Monday, February 4, 2013

Soft-Hackle Chironomid Emergers

Soft-Hackle Midges tied by Steven Bird

For those of us fishing winter water, midges are often the only game in town. Peacock herl has long been known as a good material for imitating adult midges, & there’s no denying the effectiveness of the Griffith’s Gnat. And I’m certainly far from the first to experiment with wet versions of that old standby, seeking imitations for the chironomid’s emergent stage. That is water already covered, & with some good patterns. Yet it is nice to discover things for yourself, as I did one late afternoon years ago when I encountered a blood midge hatch at a Washington lake right after ice-out. Cutthroat were ringing the surface everywhere, I had no clue what they were eating & nothing I was trying would bring a strike. So of course I started throwing everything I had in the box, which in those days wasn’t much of a variety. Included in the meager collection was a couple of #16 Gray Hackle Peacocks, the old-timey kind with tails of red hackle. I tied one on, casted it & was immediately onto a fish. Then another one, & so on.  Not being one to leave well enough alone (damn near a fish a cast) I decided the fly might work even better minus the ridiculous red tail. Wrong. The catch rate immediately dropped off. I clipped it off & tied on the one remaining unaltered version & was back into fish again. I couldn’t figure it out. The trout were acting very selective, yet were willing to eat an imitation with a red tail, that looked like no insect I knew of. I kept a couple fish for the table, & when I cleaned them at home I checked the stomachs & found them chokablock full of blood-red, wormlike larvae of varying lengths, from a quarter to over an inch long. I later learned that these were blood midge larvae, & that the old Gray Hackle Peacock is a fine imitation of the emerger. Since then, I’ve had good success with variations suitable to different species of midges simply by altering the tailing material to simulate the various nymphal shucks. The tail-less version pictured is a Sylvester Nemes creation, which he describes as a sort of soft-hackle version of the Griffith Gnat.
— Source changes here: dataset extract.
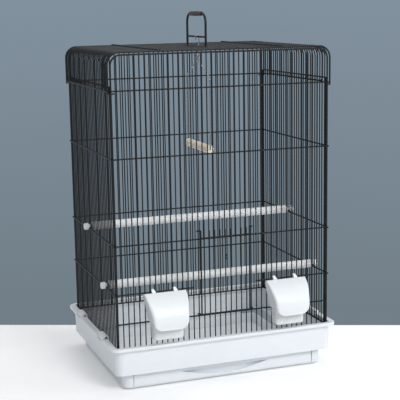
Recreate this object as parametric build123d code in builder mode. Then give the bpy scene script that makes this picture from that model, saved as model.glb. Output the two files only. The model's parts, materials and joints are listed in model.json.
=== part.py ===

Soft-Hackle Midge Emerger/Stillborn

Hook: #16-#20 (I tie a lot of my midge imitations on caddis-style hooks, the shorter shank allowing for a larger hook.)

Thread: Black

Tailing (Shuck): Red hackle fibers for blood midge, or natural mallard flank fibers or pearl midge flash for the rest

Ribbing: Fine wire

Body: Peacock herl

Hackle: One turn of gray partridge or grizzly hen hackle, stripped on one side (For smaller sizes, I’ll often clip some fibers from a feather & arrange them around the hook shank as a collar), & finish

Flyfish the Upper Columbia/NE Washington with Steven Bird: 


  1. A little bit of red can be a magic color. Just a touch of red seals fur in your dry fly dubbing mimics the extra blood flow needed to inflate those new wings on a mayfly emerger or dun pattern.

  2. Interesting tip about the red seal fur. I want to try that with some black quill imitations, the duns of which have a decidedly red undertone that is tricky to approximate. Do you mean a natural red, or dyed? Nothing like a little blood flow to inflate things, Bert.

  3. Dyed red or claret. Because seals fur can be thick and wiry it doesn't blend very well with the typical fine dubbing. This is a good thing because it looks like discrete blood vessels distributed through the thorax. A few fibers is all that is needed. On the other hand, this may not be the best technique if you are looking for blended colors.

    I don't have any pictures of my own so I will pimp a link to another forum with ssome good pictures of a wet Tups Indispensable. Hans Weilenmann won't mind a bit.

    BTW, get your mind out of the gutter, you perv. ;-)

  4. Hey yer the one that got me goin - & yer still writing stuff like 'discreet blood vessels'... ya maniac.

    Gonna dye some seal fur. Yes. I like the notion of not blending (too muddy) but rather, mixing, for a more blotchy effect. The Tups is a really good example. I tie a killer PMD nymph, similar to a Pheasant Tail nymph, except mixing reddish brown & black dubbing for the abdomen, instead of pheasant tail. I'll post that pattern down the road in the Spring edition.

  5. Hey Bert, send me an email. I have something I'd like to send along to you.